Making this is relatively easy, but you will need a spice or coffee grinder.
Ingredients:
100g (1 cup) crushed mustard seeds (rai kuriya)
50g (½ cup) crushed Fenugreek seeds (methi kuriya)
60g (1 cup) Kashmiri chilli powder
2/3 cup sea salt
1 tbsp ground turmeric
3 tbsp strong Asafoetida
160ml (2/3 cup) oil (mustard oil, sesame oil or groundnut oil are the best choice)
Method:
Combine the crushed mustard and fenugreek seeds in a bowl. If you are using a coffee grinder you may need to perform the next step in batches. Fill your grinder then pulse a few times to break the seeds up. You do not want to render them to a powder, you just want to break them a little.

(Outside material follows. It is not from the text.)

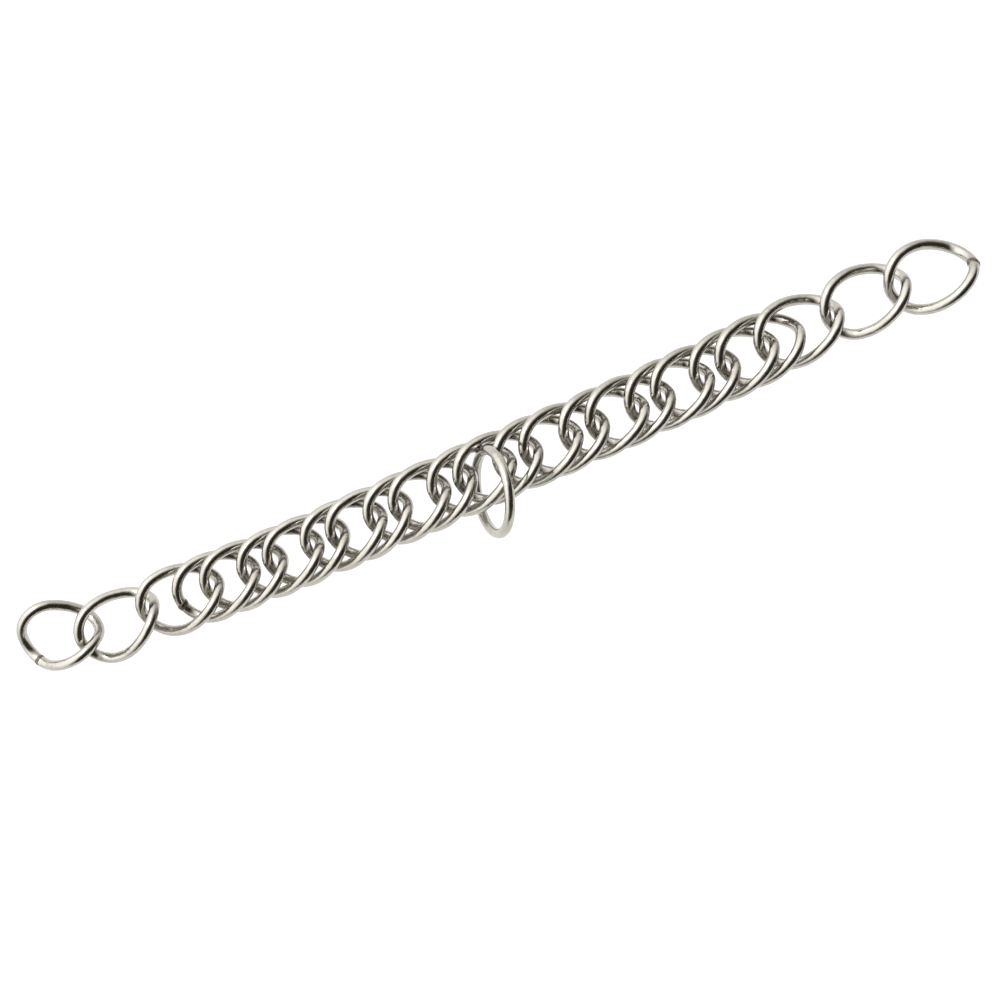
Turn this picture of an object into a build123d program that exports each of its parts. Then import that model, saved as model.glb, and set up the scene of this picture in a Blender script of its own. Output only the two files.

When all the seeds have been processed spread in an even layer on a heat-proof plate or dish. Scatter over the asafoetida as a thin layer.
Pour the oil into a small pot over low heat. Continue heating until the oil is smoking then take off the heat. Pour as evenly as you can over the seed and asafoetida mixture and immediately cover with a lid (a large saucepan or sauté pan lid will work).
In the meantime, add the sea salt to a wok and dry fry over low heat. You want the salt to be completely dry and free of moisture.
After about 40 minutes, when the seed and asafoetida mix is cool take off the lid and sprinkle over the dry sea salt, followed by the chilli powder and turmeric. Stir well with a wooden spoon until the ingredients are thoroughly combined. Allow to cool completely, if necessary, then spoon into a glass jar with a secure lid. Tighten the lid and store.
This pickle spice mix will keep for up to a year in your pantry.